One-Time Compliance Requirements for a Top 1000 Listed Company:

  1. Appointment of Compliance Officer (Regulation 6): The listed company must appoint a qualified Company Secretary as its Compliance Officer. If the post becomes vacant, it must be filled within 3 months. The Compliance Officer is responsible for all compliances the company is bound to undertake and for resolving investor grievances at the earliest.

  2. Appointment of Share Transfer Agent (Regulation 7): The listed company must either appoint a SEBI-registered Share Transfer Agent or handle share transfers in-house. If the listed company has more than 1 lakh shareholders, it must either register as a Category II Share Transfer Agent or appoint a SEBI-registered Registrar to Issue and Share Transfer Agent.

  3. Board of Directors: The Board of Directors must include at least one woman independent director.

  4. Risk Management Committee: Provisions related to the Risk Management Committee are applicable to such a company.

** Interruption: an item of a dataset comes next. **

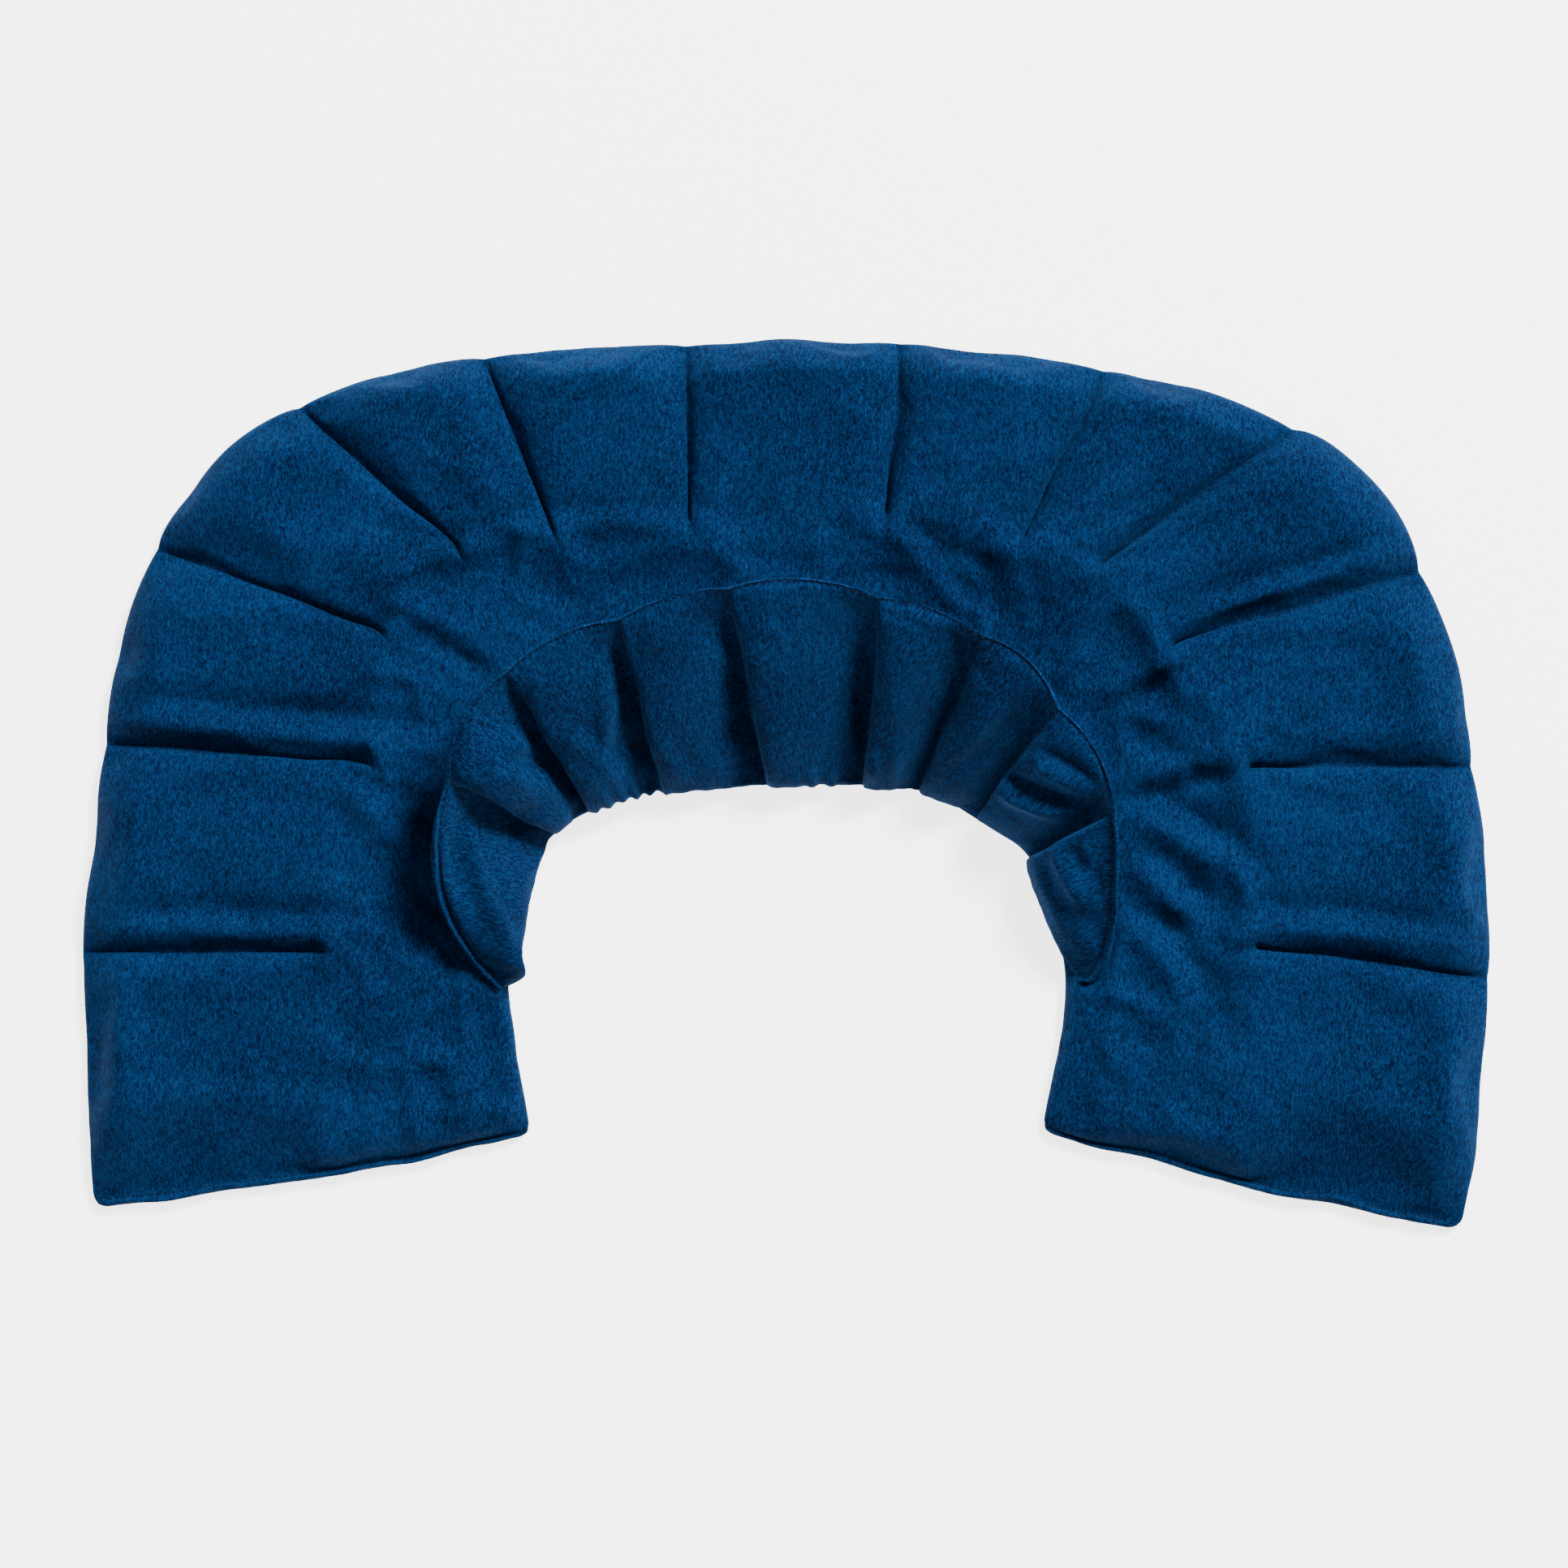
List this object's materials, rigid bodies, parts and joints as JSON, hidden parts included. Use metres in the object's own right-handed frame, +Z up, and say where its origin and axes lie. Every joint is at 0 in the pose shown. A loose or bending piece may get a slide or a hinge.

  5. Dividend Distribution Policy: The company must formulate a Dividend Distribution Policy.

  6. Directors and Officers Insurance: The company must take Directors and Officers (D&O) Insurance for all independent directors.

 

FAQs

What are the main types of questions asked in the CM&SL exam?

The main types of questions include case study-based questions, difference-based questions, straight questions requiring explanations or elaborations, and numerical or practical questions, especially in specific chapters.

What is Regulation 24 of SEBI LODR about?

Regulation 24 of SEBI LODR deals with corporate governance requirements for unlisted material subsidiaries of listed holding companies. It mandates conditions such as having an independent director from the holding company on the subsidiary's board and review of subsidiary financials by the holding company's Audit Committee.

Why is vocabulary important in CM&SL answer writing?

Precise vocabulary and specific legal wordings are crucial in CM&SL to accurately articulate legal provisions and concepts. Using correct terminology demonstrates a clear understanding and helps in scoring better.